**Task objective**
Output every entry exactly as written.

(Object data in JSON)
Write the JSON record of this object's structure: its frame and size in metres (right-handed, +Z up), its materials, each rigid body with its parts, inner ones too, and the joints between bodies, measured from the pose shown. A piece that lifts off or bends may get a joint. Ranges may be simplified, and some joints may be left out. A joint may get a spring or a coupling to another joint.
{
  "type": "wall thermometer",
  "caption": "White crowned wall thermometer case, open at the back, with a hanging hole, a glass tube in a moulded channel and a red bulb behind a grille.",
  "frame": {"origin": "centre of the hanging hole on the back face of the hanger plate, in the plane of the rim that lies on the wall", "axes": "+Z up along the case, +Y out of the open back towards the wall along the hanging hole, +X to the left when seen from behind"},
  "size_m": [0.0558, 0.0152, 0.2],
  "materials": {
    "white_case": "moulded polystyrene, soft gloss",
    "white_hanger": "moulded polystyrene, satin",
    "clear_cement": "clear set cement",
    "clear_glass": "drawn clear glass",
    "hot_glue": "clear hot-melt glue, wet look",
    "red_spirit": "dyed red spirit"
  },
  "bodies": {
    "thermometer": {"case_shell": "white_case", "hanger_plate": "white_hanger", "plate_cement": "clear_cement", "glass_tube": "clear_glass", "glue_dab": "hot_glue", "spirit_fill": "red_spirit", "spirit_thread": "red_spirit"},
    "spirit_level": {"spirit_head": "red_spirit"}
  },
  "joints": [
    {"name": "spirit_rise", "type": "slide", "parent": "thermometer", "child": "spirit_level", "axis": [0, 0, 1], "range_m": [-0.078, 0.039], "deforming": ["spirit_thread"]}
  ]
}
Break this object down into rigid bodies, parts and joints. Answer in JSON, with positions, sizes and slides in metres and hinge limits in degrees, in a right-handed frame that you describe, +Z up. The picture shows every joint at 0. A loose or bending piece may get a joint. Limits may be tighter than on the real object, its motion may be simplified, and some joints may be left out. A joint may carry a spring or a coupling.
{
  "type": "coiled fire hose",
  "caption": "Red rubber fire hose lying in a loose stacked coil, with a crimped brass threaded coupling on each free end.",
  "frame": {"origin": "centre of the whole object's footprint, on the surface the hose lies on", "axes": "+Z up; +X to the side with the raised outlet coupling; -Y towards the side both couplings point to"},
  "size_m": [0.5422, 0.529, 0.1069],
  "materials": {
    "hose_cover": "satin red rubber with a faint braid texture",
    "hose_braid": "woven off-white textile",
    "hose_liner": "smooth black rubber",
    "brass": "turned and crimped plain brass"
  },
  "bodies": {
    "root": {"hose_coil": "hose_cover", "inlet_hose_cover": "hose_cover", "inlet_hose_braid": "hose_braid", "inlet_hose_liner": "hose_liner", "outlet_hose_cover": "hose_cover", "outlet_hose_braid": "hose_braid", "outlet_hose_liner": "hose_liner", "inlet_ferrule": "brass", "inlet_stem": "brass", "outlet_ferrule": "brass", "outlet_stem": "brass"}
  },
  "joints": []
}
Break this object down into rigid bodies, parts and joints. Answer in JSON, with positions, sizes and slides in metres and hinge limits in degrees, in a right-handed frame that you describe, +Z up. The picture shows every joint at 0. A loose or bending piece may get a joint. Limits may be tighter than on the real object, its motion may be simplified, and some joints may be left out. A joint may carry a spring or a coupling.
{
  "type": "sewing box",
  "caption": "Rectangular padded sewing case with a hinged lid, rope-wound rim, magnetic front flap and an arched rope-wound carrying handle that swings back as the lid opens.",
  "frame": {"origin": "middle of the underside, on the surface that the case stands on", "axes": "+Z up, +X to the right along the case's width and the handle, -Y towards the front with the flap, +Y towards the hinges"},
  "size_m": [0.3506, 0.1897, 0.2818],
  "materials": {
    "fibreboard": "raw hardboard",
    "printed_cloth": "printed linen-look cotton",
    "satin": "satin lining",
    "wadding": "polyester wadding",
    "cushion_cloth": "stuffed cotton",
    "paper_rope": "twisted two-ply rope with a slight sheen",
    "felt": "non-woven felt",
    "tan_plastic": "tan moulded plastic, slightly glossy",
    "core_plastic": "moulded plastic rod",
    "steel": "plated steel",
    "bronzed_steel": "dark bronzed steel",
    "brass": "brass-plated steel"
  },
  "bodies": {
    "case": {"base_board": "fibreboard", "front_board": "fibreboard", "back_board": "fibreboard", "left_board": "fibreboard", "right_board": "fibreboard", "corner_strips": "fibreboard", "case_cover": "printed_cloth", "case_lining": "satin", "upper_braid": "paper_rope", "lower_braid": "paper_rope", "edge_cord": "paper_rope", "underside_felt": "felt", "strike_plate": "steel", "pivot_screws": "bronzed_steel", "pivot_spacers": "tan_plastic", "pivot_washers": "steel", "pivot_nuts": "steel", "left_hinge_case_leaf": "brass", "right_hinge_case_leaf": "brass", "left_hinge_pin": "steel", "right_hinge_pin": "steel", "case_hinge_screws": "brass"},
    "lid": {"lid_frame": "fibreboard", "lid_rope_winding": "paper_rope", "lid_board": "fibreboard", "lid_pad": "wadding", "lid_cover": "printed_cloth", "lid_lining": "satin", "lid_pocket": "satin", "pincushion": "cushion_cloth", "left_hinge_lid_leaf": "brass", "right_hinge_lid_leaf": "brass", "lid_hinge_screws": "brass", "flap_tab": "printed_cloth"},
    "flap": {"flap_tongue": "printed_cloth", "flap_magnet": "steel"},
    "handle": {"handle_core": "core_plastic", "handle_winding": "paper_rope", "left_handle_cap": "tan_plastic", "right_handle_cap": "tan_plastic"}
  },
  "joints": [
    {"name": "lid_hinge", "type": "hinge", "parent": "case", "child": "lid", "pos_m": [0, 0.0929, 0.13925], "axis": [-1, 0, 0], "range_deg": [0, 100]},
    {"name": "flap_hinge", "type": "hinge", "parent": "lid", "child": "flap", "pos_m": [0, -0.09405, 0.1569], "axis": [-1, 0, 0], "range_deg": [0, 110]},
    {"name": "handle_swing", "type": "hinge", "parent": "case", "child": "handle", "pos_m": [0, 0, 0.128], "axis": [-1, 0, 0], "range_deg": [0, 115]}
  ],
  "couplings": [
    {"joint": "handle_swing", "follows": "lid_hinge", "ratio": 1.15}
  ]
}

**The reply**
Write the JSON record of this object's structure: its frame and size in metres (right-handed, +Z up), its materials, each rigid body with its parts, inner ones too, and the joints between bodies, measured from the pose shown. A piece that lifts off or bends may get a joint. Ranges may be simplified, and some joints may be left out. A joint may get a spring or a coupling to another joint.
{
  "type": "wall thermometer",
  "caption": "White crowned wall thermometer case, open at the back, with a hanging hole, a glass tube in a moulded channel and a red bulb behind a grille.",
  "frame": {"origin": "centre of the hanging hole on the back face of the hanger plate, in the plane of the rim that lies on the wall", "axes": "+Z up along the case, +Y out of the open back towards the wall along the hanging hole, +X to the left when seen from behind"},
  "size_m": [0.0558, 0.0152, 0.2],
  "materials": {
    "white_case": "moulded polystyrene, soft gloss",
    "white_hanger": "moulded polystyrene, satin",
    "clear_cement": "clear set cement",
    "clear_glass": "drawn clear glass",
    "hot_glue": "clear hot-melt glue, wet look",
    "red_spirit": "dyed red spirit"
  },
  "bodies": {
    "thermometer": {"case_shell": "white_case", "hanger_plate": "white_hanger", "plate_cement": "clear_cement", "glass_tube": "clear_glass", "glue_dab": "hot_glue", "spirit_fill": "red_spirit", "spirit_thread": "red_spirit"},
    "spirit_level": {"spirit_head": "red_spirit"}
  },
  "joints": [
    {"name": "spirit_rise", "type": "slide", "parent": "thermometer", "child": "spirit_level", "axis": [0, 0, 1], "range_m": [-0.078, 0.039], "deforming": ["spirit_thread"]}
  ]
}
Break this object down into rigid bodies, parts and joints. Answer in JSON, with positions, sizes and slides in metres and hinge limits in degrees, in a right-handed frame that you describe, +Z up. The picture shows every joint at 0. A loose or bending piece may get a joint. Limits may be tighter than on the real object, its motion may be simplified, and some joints may be left out. A joint may carry a spring or a coupling.
{
  "type": "coiled fire hose",
  "caption": "Red rubber fire hose lying in a loose stacked coil, with a crimped brass threaded coupling on each free end.",
  "frame": {"origin": "centre of the whole object's footprint, on the surface the hose lies on", "axes": "+Z up; +X to the side with the raised outlet coupling; -Y towards the side both couplings point to"},
  "size_m": [0.5422, 0.529, 0.1069],
  "materials": {
    "hose_cover": "satin red rubber with a faint braid texture",
    "hose_braid": "woven off-white textile",
    "hose_liner": "smooth black rubber",
    "brass": "turned and crimped plain brass"
  },
  "bodies": {
    "root": {"hose_coil": "hose_cover", "inlet_hose_cover": "hose_cover", "inlet_hose_braid": "hose_braid", "inlet_hose_liner": "hose_liner", "outlet_hose_cover": "hose_cover", "outlet_hose_braid": "hose_braid", "outlet_hose_liner": "hose_liner", "inlet_ferrule": "brass", "inlet_stem": "brass", "outlet_ferrule": "brass", "outlet_stem": "brass"}
  },
  "joints": []
}
Break this object down into rigid bodies, parts and joints. Answer in JSON, with positions, sizes and slides in metres and hinge limits in degrees, in a right-handed frame that you describe, +Z up. The picture shows every joint at 0. A loose or bending piece may get a joint. Limits may be tighter than on the real object, its motion may be simplified, and some joints may be left out. A joint may carry a spring or a coupling.
{
  "type": "sewing box",
  "caption": "Rectangular padded sewing case with a hinged lid, rope-wound rim, magnetic front flap and an arched rope-wound carrying handle that swings back as the lid opens.",
  "frame": {"origin": "middle of the underside, on the surface that the case stands on", "axes": "+Z up, +X to the right along the case's width and the handle, -Y towards the front with the flap, +Y towards the hinges"},
  "size_m": [0.3506, 0.1897, 0.2818],
  "materials": {
    "fibreboard": "raw hardboard",
    "printed_cloth": "printed linen-look cotton",
    "satin": "satin lining",
    "wadding": "polyester wadding",
    "cushion_cloth": "stuffed cotton",
    "paper_rope": "twisted two-ply rope with a slight sheen",
    "felt": "non-woven felt",
    "tan_plastic": "tan moulded plastic, slightly glossy",
    "core_plastic": "moulded plastic rod",
    "steel": "plated steel",
    "bronzed_steel": "dark bronzed steel",
    "brass": "brass-plated steel"
  },
  "bodies": {
    "case": {"base_board": "fibreboard", "front_board": "fibreboard", "back_board": "fibreboard", "left_board": "fibreboard", "right_board": "fibreboard", "corner_strips": "fibreboard", "case_cover": "printed_cloth", "case_lining": "satin", "upper_braid": "paper_rope", "lower_braid": "paper_rope", "edge_cord": "paper_rope", "underside_felt": "felt", "strike_plate": "steel", "pivot_screws": "bronzed_steel", "pivot_spacers": "tan_plastic", "pivot_washers": "steel", "pivot_nuts": "steel", "left_hinge_case_leaf": "brass", "right_hinge_case_leaf": "brass", "left_hinge_pin": "steel", "right_hinge_pin": "steel", "case_hinge_screws": "brass"},
    "lid": {"lid_frame": "fibreboard", "lid_rope_winding": "paper_rope", "lid_board": "fibreboard", "lid_pad": "wadding", "lid_cover": "printed_cloth", "lid_lining": "satin", "lid_pocket": "satin", "pincushion": "cushion_cloth", "left_hinge_lid_leaf": "brass", "right_hinge_lid_leaf": "brass", "lid_hinge_screws": "brass", "flap_tab": "printed_cloth"},
    "flap": {"flap_tongue": "printed_cloth", "flap_magnet": "steel"},
    "handle": {"handle_core": "core_plastic", "handle_winding": "paper_rope", "left_handle_cap": "tan_plastic", "right_handle_cap": "tan_plastic"}
  },
  "joints": [
    {"name": "lid_hinge", "type": "hinge", "parent": "case", "child": "lid", "pos_m": [0, 0.0929, 0.13925], "axis": [-1, 0, 0], "range_deg": [0, 100]},
    {"name": "flap_hinge", "type": "hinge", "parent": "lid", "child": "flap", "pos_m": [0, -0.09405, 0.1569], "axis": [-1, 0, 0], "range_deg": [0, 110]},
    {"name": "handle_swing", "type": "hinge", "parent": "case", "child": "handle", "pos_m": [0, 0, 0.128], "axis": [-1, 0, 0], "range_deg": [0, 115]}
  ],
  "couplings": [
    {"joint": "handle_swing", "follows": "lid_hinge", "ratio": 1.15}
  ]
}